KPK menggeledah rumah Dirut PLN Sofyan Basir

id febri diansyah

KPK menggeledah rumah Dirut PLN Sofyan Basir

Juru bicara KPK Febri Diansyah (Foto Antara)

Jakarta (Antaranews Jogja) - Anggota Komisi Pemberantasan Korupsi (KPK) menggeledah rumah Dirut Perusahaan Listrik Negara (PLN) Sofyan Basir di Jakarta Pusat, Minggu terkait penyidikan tindak pidana korupsi suap kesepakatan kerja sama pembangunan Pembangkit Listrik Tenaga Uap (PLTU) Riau-1.

"Benar, ada penggeledahan di rumah Dirut PLN yang dilakukan sejak pagi ini oleh tim KPK dalam penyidikan kasus suap terkait proyek PLTU Riau-1," kata Juru Bicara KPK Febri Diansyah di Jakarta, Minggu.

Dalam kasus itu, KPK telah menetapkan dua tersangka masing-masing anggota Komisi VII DPR RI Eni Maulani Saragih (EMS) dan pemegang saham Blackgold Natural Resources Limited Johannes Budisutrisno Kotjo (JBK).

"Tim masih berada di sana. Penggeledahan di lokasi tertentu dilakukan dalam rangka menemukan bukti yang terkait dengan perkara," ungkap Febri.

KPK pun mengharapkan pihak-pihak terkait kooperatif dan tidak melakukan upaya-upaya yang dapat menghambat pelaksanaan tugas penyidikan ini.

Dalam kegiatan operasi tangkap tangan (OTT) pada Jumat (13/7), KPK mengamankan sejumlah barang bukti yang diduga terkait kasus itu, yaitu uang sejumlah Rp500 juta dalam pecahan Rp100 ribu dan dokumen atau tanda terima uang sebesar Rp500 juta tersebut.

Diduga, penerimaan uang sebesar Rp500 juta merupakan bagian dari komitmen "fee" 2,5 persen dari nilai proyek yang akan diberikan kepada Eni Maulani Saragih dan kawan-kawan terkait kesepakatan kontrak kerja sama pembangunan PLTU Riau-1.

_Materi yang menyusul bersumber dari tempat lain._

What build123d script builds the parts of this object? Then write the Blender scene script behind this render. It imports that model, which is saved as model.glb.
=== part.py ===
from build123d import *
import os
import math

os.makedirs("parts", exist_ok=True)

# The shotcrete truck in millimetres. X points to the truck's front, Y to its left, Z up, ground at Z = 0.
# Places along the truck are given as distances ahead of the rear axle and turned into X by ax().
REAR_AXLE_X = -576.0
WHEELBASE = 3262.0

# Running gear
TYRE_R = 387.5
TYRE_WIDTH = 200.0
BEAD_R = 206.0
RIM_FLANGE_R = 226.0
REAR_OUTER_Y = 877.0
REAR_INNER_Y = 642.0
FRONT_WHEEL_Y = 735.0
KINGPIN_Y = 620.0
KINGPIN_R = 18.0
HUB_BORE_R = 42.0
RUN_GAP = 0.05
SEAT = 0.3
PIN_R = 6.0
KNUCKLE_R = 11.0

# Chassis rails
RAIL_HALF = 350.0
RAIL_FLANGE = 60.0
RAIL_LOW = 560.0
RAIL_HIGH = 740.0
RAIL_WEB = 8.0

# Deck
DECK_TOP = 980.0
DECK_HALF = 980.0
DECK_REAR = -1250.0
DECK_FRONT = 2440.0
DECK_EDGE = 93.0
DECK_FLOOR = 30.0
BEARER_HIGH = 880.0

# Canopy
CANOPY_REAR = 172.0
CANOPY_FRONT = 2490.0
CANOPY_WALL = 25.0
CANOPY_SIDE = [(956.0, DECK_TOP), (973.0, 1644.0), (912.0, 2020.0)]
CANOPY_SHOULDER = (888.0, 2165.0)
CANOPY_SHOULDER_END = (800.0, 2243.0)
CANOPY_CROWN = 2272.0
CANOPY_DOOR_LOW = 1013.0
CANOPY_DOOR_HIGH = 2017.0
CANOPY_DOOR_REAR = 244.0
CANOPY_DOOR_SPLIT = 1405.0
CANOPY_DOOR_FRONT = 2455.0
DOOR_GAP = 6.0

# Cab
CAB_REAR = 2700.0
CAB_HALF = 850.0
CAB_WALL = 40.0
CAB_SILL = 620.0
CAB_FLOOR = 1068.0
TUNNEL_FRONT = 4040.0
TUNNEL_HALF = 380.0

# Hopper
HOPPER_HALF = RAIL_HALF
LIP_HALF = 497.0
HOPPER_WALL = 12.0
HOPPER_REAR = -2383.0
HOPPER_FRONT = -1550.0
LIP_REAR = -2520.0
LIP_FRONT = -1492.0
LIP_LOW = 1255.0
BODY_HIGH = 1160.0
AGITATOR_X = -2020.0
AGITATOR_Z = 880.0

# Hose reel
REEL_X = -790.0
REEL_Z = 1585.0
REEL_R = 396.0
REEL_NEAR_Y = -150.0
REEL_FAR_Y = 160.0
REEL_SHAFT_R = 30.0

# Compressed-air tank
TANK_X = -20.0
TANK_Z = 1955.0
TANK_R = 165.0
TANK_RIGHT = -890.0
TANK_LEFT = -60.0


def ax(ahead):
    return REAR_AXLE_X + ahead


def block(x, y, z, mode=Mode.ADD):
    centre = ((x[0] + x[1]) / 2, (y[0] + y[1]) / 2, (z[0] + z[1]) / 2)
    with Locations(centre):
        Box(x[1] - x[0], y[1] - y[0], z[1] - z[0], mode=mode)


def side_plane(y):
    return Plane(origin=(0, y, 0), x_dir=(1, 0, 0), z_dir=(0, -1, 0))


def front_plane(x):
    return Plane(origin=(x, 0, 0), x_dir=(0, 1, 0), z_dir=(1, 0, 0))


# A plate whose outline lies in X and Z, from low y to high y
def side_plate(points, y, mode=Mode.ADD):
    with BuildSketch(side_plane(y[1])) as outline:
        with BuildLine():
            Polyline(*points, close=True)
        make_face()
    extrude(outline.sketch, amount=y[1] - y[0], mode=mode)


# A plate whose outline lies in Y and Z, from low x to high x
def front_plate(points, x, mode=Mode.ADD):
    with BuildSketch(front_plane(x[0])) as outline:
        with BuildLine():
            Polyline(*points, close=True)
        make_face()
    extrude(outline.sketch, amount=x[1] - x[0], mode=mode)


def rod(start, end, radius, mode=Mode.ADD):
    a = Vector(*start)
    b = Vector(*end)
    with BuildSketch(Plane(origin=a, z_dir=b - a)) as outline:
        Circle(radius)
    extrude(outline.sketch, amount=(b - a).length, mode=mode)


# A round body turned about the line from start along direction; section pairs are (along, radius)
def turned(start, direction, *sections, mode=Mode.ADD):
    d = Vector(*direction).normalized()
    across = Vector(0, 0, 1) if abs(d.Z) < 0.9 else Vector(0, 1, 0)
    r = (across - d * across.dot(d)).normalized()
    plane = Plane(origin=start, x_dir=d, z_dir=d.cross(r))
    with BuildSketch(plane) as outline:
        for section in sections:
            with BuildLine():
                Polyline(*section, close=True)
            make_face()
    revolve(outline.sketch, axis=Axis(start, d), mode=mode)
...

"Diduga, penerimaan kali ini merupakan penerimaan keempat dari pengusaha JBK kepada EMS dengan nilai total setidak-tidaknya Rp4,8 miliar, yaitu Desember 2017 sebesar Rp2 miliar, Maret 2018 Rp2 miliar, 8 Juni 2018 Rp300 juta," kata Wakil Ketua KPK Basaria Panjaitan saat konferensi pers di gedung KPK, Jakarta, Sabtu (14/7) malam.

Diduga uang diberikan oleh Johannes Budisutrisno Kotjo kepada Eni Maulani Saragih melalui staf dan keluarga.

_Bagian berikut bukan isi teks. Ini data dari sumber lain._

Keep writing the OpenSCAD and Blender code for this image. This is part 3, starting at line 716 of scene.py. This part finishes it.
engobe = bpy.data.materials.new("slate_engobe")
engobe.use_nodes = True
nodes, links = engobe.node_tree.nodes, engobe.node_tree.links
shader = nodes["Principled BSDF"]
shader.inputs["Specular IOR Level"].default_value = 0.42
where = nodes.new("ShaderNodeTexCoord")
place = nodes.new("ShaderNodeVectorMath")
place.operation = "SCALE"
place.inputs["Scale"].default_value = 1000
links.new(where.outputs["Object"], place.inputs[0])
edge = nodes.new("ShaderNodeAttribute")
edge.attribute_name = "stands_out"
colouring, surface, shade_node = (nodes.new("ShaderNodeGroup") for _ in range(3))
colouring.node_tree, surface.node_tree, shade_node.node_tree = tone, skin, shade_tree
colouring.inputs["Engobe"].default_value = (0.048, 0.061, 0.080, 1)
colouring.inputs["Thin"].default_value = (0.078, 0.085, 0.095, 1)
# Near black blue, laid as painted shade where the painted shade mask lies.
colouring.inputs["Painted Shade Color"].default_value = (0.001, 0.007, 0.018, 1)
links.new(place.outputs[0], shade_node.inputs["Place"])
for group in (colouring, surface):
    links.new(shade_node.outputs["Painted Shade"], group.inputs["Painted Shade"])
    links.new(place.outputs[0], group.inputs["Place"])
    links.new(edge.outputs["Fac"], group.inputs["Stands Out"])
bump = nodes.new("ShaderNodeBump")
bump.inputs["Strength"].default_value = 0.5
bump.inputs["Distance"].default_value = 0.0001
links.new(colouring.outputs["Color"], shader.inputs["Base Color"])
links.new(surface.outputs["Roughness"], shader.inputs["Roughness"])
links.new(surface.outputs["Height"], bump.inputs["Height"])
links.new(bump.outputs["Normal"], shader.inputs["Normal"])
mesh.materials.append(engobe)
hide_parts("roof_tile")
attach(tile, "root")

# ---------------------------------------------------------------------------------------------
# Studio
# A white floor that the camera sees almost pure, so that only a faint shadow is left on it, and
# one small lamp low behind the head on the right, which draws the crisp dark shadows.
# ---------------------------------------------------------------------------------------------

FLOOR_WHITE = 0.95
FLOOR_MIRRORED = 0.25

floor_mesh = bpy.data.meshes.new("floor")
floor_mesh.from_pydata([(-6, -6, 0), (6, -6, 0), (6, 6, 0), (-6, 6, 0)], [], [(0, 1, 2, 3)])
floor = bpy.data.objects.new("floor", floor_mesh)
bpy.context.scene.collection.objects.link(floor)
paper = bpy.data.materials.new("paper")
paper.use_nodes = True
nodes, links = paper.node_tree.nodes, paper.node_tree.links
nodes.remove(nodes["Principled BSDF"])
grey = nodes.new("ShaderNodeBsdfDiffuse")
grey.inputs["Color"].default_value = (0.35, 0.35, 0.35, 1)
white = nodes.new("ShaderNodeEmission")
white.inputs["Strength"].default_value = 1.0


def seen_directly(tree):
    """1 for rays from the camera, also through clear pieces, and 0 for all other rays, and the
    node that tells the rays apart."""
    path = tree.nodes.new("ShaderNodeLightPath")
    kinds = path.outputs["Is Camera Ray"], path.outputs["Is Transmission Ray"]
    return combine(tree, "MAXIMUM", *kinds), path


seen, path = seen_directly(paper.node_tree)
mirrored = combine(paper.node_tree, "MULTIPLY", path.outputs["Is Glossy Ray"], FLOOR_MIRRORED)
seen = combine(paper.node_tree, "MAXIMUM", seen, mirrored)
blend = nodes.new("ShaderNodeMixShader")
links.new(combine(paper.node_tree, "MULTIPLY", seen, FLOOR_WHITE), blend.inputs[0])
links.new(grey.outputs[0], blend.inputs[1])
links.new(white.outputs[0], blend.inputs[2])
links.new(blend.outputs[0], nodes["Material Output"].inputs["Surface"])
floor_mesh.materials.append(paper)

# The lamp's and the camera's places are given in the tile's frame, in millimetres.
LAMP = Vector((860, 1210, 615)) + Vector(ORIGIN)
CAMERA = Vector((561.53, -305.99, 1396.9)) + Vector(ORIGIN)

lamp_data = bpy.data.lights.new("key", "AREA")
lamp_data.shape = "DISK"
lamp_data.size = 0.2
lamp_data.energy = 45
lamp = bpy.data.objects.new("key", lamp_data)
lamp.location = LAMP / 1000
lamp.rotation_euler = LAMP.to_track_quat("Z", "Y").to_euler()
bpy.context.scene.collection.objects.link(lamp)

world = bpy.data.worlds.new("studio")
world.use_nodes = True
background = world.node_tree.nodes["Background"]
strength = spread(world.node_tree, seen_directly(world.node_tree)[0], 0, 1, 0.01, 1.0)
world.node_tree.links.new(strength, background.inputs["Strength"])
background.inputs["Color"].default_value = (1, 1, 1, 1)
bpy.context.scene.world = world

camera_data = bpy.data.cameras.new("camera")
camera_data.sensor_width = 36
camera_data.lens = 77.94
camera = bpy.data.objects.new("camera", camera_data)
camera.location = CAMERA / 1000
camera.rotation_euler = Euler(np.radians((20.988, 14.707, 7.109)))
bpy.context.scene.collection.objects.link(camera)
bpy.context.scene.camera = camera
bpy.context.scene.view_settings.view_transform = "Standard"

"Diduga peran EMS adalah untuk memuluskan proses penandatanganan kerja sama terkait pembangunan PLTU Riau-1," ucap Basaria.

Sebagai pihak yang diduga pemberi Johannes Budisutrisno Kotjo disangkakan melanggar pasal 5 ayat 1 huruf a atau huruf b atau pasal 13 UU No. 31 Tahun 1999 tentang Pemberantasan Tindak Pidana Korupsi sebagaimana telah diubah dengan UU No. 20 Tahun 2001 juncto Pasal 64 ayat (1) KUHP.

Pasal itu yang mengatur mengenai memberi sesuatu kepada pegawai negeri atau penyelenggara negara dengan maksud supaya pegawai negeri atau penyelenggara negara tersebut berbuat atau tidak berbuat sesuatu dalam jabatannya, yang bertentangan dengan kewajibannya.

Ancaman hukuman minimal 1 tahun penjara dan maksimal 5 tahun penjara dan denda paling sedikit Rp50 juta dan paling banyak Rp250 juta.

Sedangkan sebagai pihak yang diduga penerima Eni Maulani Saragih disangkakan melanggar Pasal 12 huruf a atau pasal 12 huruf b atau pasal 11 UU No. 31 Tahun 1999 yang diubah dengan UU No. 20 Tahun 2001 tentang Pemberantasan Tindak Pidana Korupsi juncto pasal 64 ayat (1) ke-1 KUHP.

Pasal itu mengatur mengenai pegawai negeri atau penyelenggara negara yang menerima hadiah, padahal diketahui atau patut diduga bahwa hadiah tersebut diberikan sebagai akibat atau disebabkan karena telah melakukan atau tidak melakukan sesuatu dalam jabatannya yang bertentangan dengan kewajibannya dengan hukuman minimal 4 tahun penjara dan maksimal 20 tahun penjara dan denda paling sedikit Rp200 juta dan paling banyak Rp1 miliar.